How to refinance automotive repair property?

May 15, 2021

Refinancing is a valuable tool for investors to save money and improve their businesses. If you are an investor with an automotive repair property, refinancing the mortgage on your property can be a way to reduce costs and free up the cash you need for your business or other projects. Here is a quick guide on how to refinance the mortgage of an automotive repair property.

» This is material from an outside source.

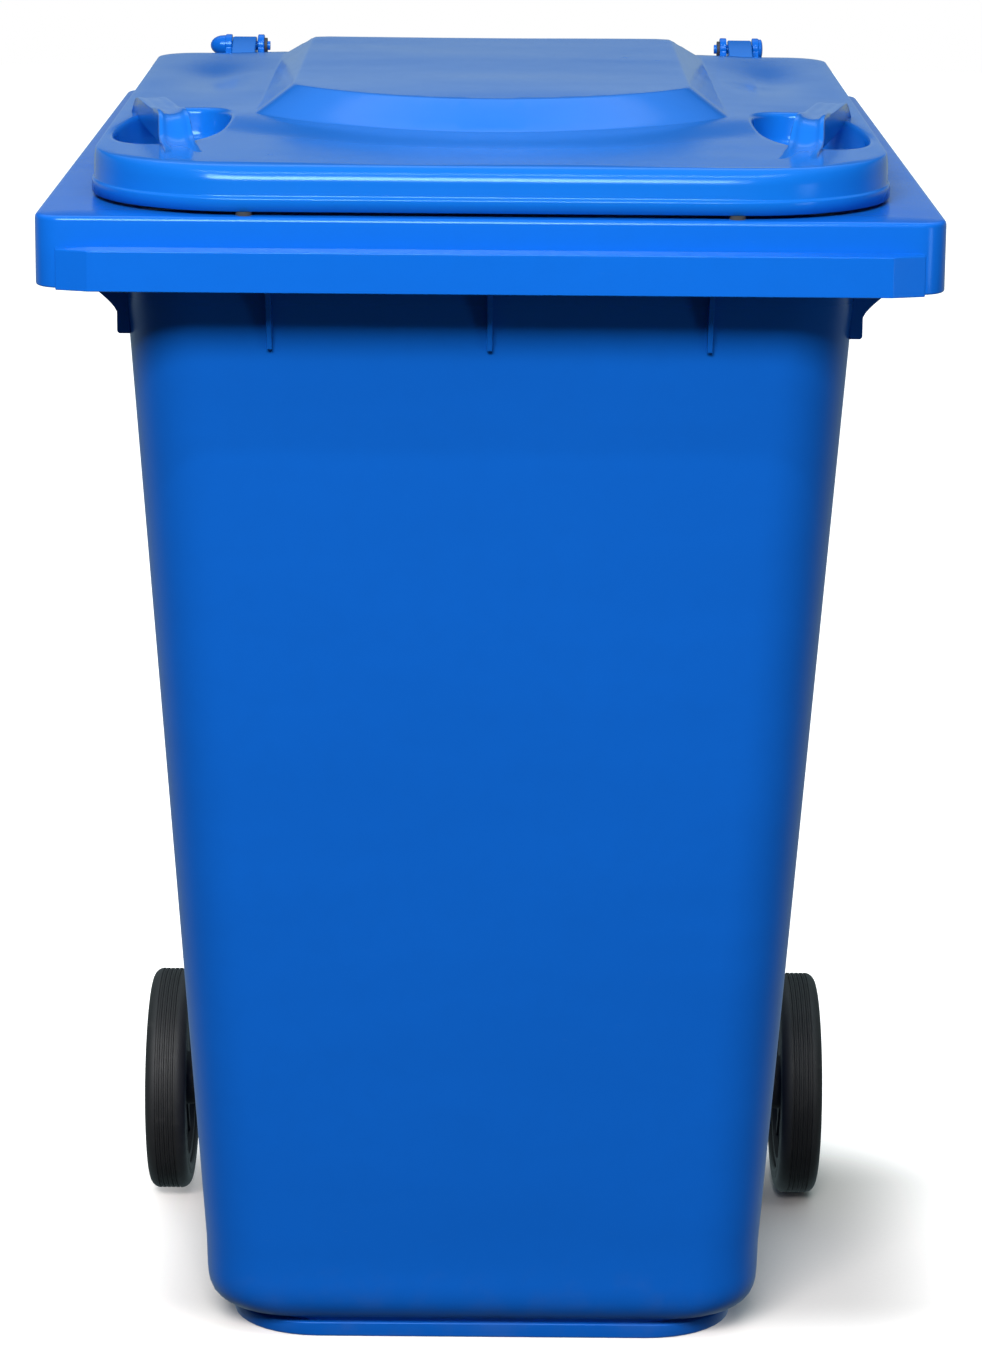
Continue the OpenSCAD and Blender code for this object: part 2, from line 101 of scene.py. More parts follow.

Why Refinance the Mortgage?

Refinancing can be a wise financial decision for many types of borrowers. Here are a few reasons investors choose to refinance:

  • Lower interest rate

Interest rates are at historical lows. Refinancing to secure a lower interest rate means less of your income is tied up with your mortgage payment—more money in your pocket = more money to invest back in your automotive repair business.

  • Change mortgage term

By changing your loan term, you can increase or decrease the life of the loan. You can lower your monthly payment by increasing the loan length, which leads to paying more on the overall life of the loan. Shortening the loan length will give you a higher monthly payment but means you will pay less in the long run.

Cash Out Refinance?

An excellent option for investors is to cash out refinance on their investment property. With this refinance, your existing mortgage is replaced with a new loan for more than you owe on the property. The difference goes back to you in cash. Cashing out on the equity you own on a property is a great way to get capital on hand for renovations, repairs or to invest in new projects.

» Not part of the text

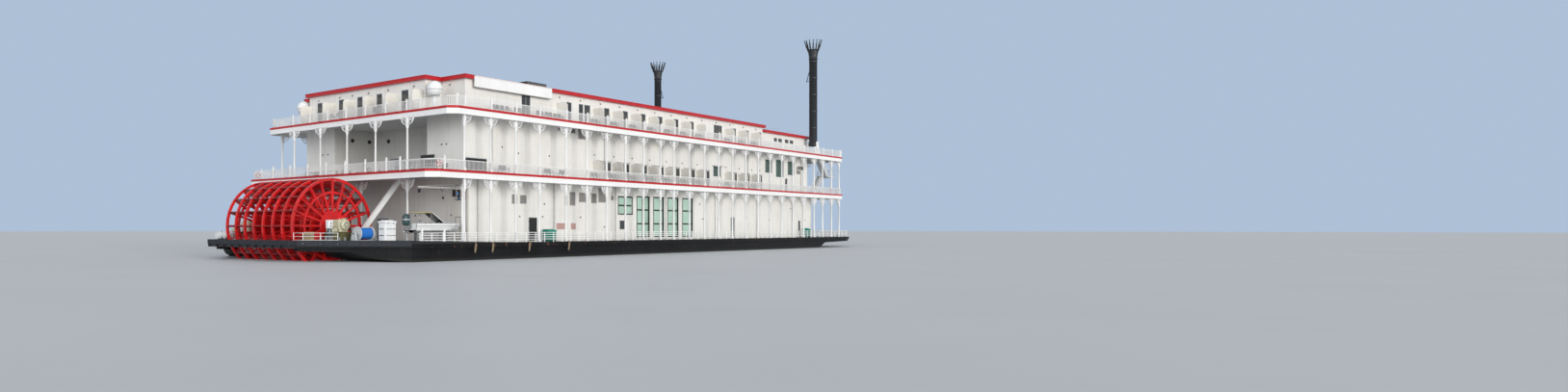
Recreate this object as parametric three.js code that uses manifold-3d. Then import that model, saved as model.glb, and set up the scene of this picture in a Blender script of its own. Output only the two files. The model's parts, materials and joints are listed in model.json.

How to prepare for your automotive repair refinance?

Now that you understand why it would be beneficial for you to refinance your automotive repair property, let’s look at what you can do to best prepare.

  • Know the requirements

Your lender needs to determine that your business is a safe investment. They will consider the following factors:

  • Debt service coverage ratio (DSCR): Lenders will consider the business’s cash flow as it compares to its debts to assess its reliability as a borrower.
  • Credit score: The higher the business’s credit score, the more favorable loan terms will be available to you.
  • Net operating income (NOI): Lenders want to see that the business is profitable. A higher NOI will improve your chances of qualifying for a commercial loan.
  • Operating history: When assessing how safe a borrower a business will be, lenders will consider the company’s history. They want to see that the business is sustainable and will be around for the long run.
  • Organize your documents

Preparing your documentation

Every lender’s documentation requirements will vary slightly, but generally you can expect to provide the following:

  • Business and personal tax returns
  • Business and personal bank statements
  • Year-to-date business operating statements
  • Proof of payment for any liens

Key Takeaways

  • Refinancing your automotive repair property can free up cash, either by lowering your monthly payment or through cash-out refinancing.
  • Cashing out on the property’s equity can allow you to invest in renovations and other projects.
  • There are several ways you can prepare yourself as a borrower to secure more favorable loan terms for your refinance mortgage.